- Shabab Rural District Location within Iran Shabab Rural District Location within Ilam Province
- Coordinates: 33°43′50″N 46°39′32″E﻿ / ﻿33.73056°N 46.65889°E
- Country: Iran
- Province: Ilam
- County: Chardavol
- District: Shabab
- Capital: Sang-e Sefid

Population (2016)
- • Total: 3,063
- Time zone: UTC+3:30 (IRST)

= Shabab Rural District =

Rural district in Ilam province, Iran

Shabab Rural District (دهستان شباب) is in Shabab District of Chardavol County, (Note: Formerly Shirvan and Chardavol County) Ilam province, Iran. Its capital is the village of Sang-e Sefid.
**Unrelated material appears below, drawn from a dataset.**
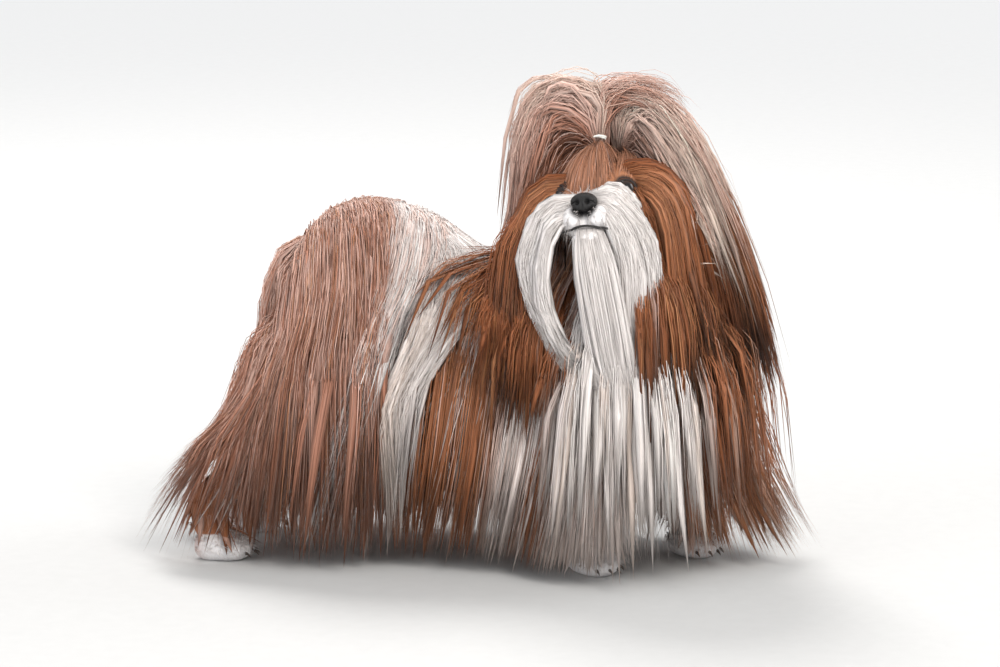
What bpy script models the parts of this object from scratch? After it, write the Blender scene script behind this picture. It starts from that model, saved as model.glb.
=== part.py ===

The previous capital of the rural district was the village of Halesam, and prior to this, its capital was the village of Shabab, now a city.

==Demographics==
===Population===
At the time of the 2006 National Census, the rural district's population (as a part of the Central District) was 11,004 in 2,306 households. There were 11,011 inhabitants in 2,796 households at the following census of 2011. The 2016 census measured the population of the rural district as 3,063 in 852 households, by which time it had been separated from the district in the establishment of Shahab District. The most populous of its 20 villages was Halesam, with 494 people.